Pour Paul Chollet, chef économiste de la salle des marchés du Crédit mutuel Arkéa, "les marchés traitent actuellement la dette française au niveau d'une note A ou A-".
Éric Dor jugerait "assez logique" que Moody’s révise à la baisse la note de la France. Abaisser simplement la perspective "serait moins facile à expliquer" et maintenir note et perspective inchangées induirait pour Moody's "une forte perte de crédibilité", selon lui. Paul Chollet mise plutôt sur un simple abaissement de perspective, Moody's ayant sous les yeux, contrairement aux autres agences ces dernières semaines, "un gouvernement qui peut tenir quelque temps, (surtout) si un budget venait à être voté le 31 décembre".
Pierre Moscovici souligne que le déficit public de l'an prochain doit être "très clairement en dessous de 5%" du PIB, pour tenir la trajectoire promise à Bruxelles d'un retour sous 3% en 2029.
Les premières discussions budgétaires s'en éloignent. La Commission des Finances de l'Assemblée nationale a rejeté la partie recettes du projet de loi de Finances dans la nuit de mercredi à jeudi.

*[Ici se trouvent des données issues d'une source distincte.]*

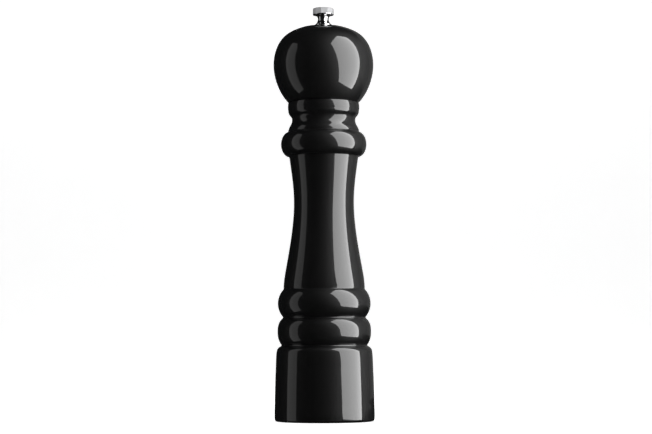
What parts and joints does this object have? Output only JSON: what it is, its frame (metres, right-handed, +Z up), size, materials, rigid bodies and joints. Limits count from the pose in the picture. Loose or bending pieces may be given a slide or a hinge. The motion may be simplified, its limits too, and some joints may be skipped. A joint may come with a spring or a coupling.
{
  "type": "pepper mill",
  "caption": "Turned wooden pepper mill with a turning ball head, a ten-sided adjusting knob on a square spindle, and a toothed grinder in its base.",
  "frame": {"origin": "centre of the base, on the surface that the mill stands on", "axes": "+Z up the turning axis to the knob, -Y to the front"},
  "size_m": [0.0738, 0.0738, 0.305],
  "materials": {
    "black_lacquer": "high-gloss black lacquer on turned beech",
    "knob_chrome": "chromed, satin facets and polished stem",
    "ring_chrome": "polished",
    "spindle_steel": "bright drawn bar",
    "burr_steel": "hardened, dark grey",
    "zinc_plate": "zinc plated",
    "drive_aluminium": "satin",
    "spring_steel": "bright wire",
    "nylon_white": "moulded natural nylon",
    "nylon_black": "moulded black nylon"
  },
  "bodies": {
    "body": {"mill_body": "black_lacquer", "stator_ring": "burr_steel", "stator_retainer": "nylon_black", "retainer_screws": "zinc_plate", "bridge": "zinc_plate", "bridge_bush": "nylon_white"},
    "drive": {"spring_seat": "zinc_plate", "grinder_spring": "spring_steel"},
    "spindle": {"spindle": "spindle_steel", "rotor": "burr_steel", "rotor_washer": "zinc_plate", "rotor_lock_washer": "zinc_plate", "rotor_nut": "zinc_plate"},
    "head": {"head": "black_lacquer", "drive_plate": "drive_aluminium", "drive_plate_screws": "zinc_plate", "knob_escutcheon": "ring_chrome"},
    "knob": {"knob": "knob_chrome"}
  },
  "joints": [
    {"name": "mill_turn", "type": "hinge", "parent": "body", "child": "drive", "pos_m": [0, 0, 0.0465], "axis": [0, 0, 1], "continuous": true},
    {"name": "grind_adjust", "type": "slide", "parent": "drive", "child": "spindle", "axis": [0, 0, -1], "range_m": [0, 0.0012], "deforming": ["grinder_spring"]},
    {"name": "head_lift", "type": "slide", "parent": "drive", "child": "head", "axis": [0, 0, 1], "range_m": [0, 0.085]},
    {"name": "knob_turn", "type": "hinge", "parent": "head", "child": "knob", "pos_m": [0, 0, 0.3], "axis": [0, 0, 1], "range_deg": [0, 540]}
  ],
  "couplings": [
    {"joint": "knob_turn", "follows": "grind_adjust", "rad_per_m": 7854}
  ]
}
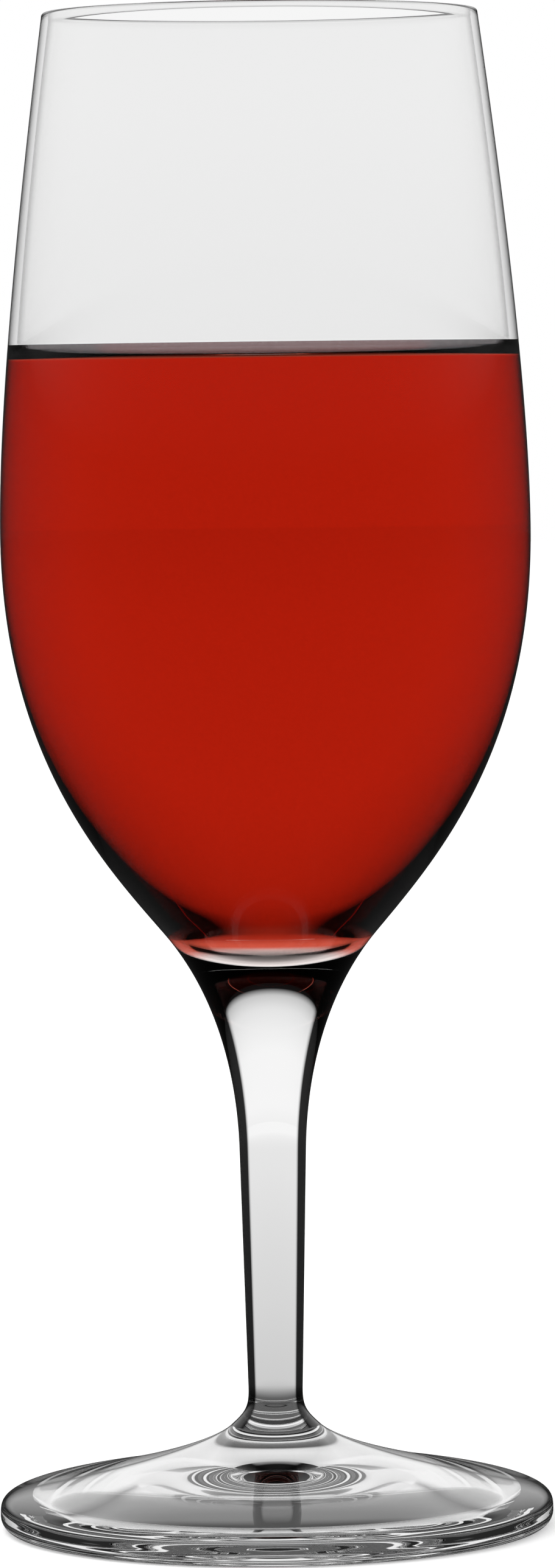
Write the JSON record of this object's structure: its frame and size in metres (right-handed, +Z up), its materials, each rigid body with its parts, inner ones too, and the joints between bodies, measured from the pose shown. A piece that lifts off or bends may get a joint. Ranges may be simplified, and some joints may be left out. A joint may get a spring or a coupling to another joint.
{
  "type": "wine glass",
  "caption": "Stemmed glass with a rounded bowl, slim solid stem and round foot, holding red wine below its rim.",
  "frame": {"origin": "centre of the foot's underside, on the surface that the glass stands on", "axes": "+Z up along the axis of the stem and the bowl; the glass is round, so X and Y are alike"},
  "size_m": [0.0732, 0.0732, 0.2],
  "materials": {
    "glass": "clear polished soda-lime glass",
    "wine": "clear red liquid"
  },
  "bodies": {
    "root": {"foot": "glass", "stem": "glass", "bowl": "glass", "wine": "wine"}
  },
  "joints": []
}
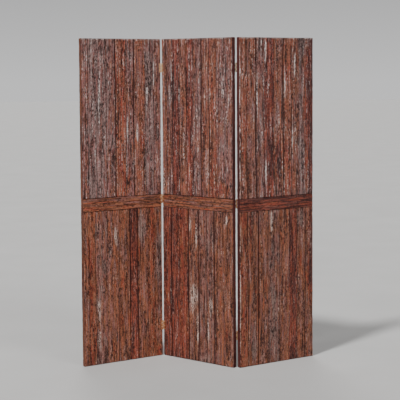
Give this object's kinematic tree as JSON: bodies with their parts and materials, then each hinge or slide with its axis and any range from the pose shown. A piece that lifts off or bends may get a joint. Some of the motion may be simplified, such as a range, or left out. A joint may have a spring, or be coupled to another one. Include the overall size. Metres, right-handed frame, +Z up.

Mais avant cela, elle avait allégé le texte de 7 milliards d'euros de fiscalité, obligeant à réduire d'autant la partie dépenses pour ne pas dégrader l'objectif gouvernemental d'un déficit public de 4,7% du PIB l'an prochain. Ce rejet augure en outre de débats budgétaires difficiles pour le gouvernement dans l'arène de l'hémicycle, à partir de vendredi.
Réagissant la semaine dernière à la révision à la baisse de la note de S&P, le ministre de l'Économie et des Finances Roland Lescure avait comparé la décision de l'agence à "un nuage supplémentaire qui s'ajoutait à un bulletin météo déjà assez gris". Il y avait vu "un appel à la lucidité, à la responsabilité", incitant les parlementaires à "voter le budget". Il avait confirmé l'objectif de ramener le déficit à 5,4% du PIB en 2025, puis à 4,7% en 2026, avec une cible de 3% en 2029, trajectoire que de nombreux économistes, comme Paul Chollet et les agences de notation, jugent "optimiste".
S&P prévoit pour sa part que la dette publique "atteindra 121% du PIB en 2028, contre 112%" fin 2024.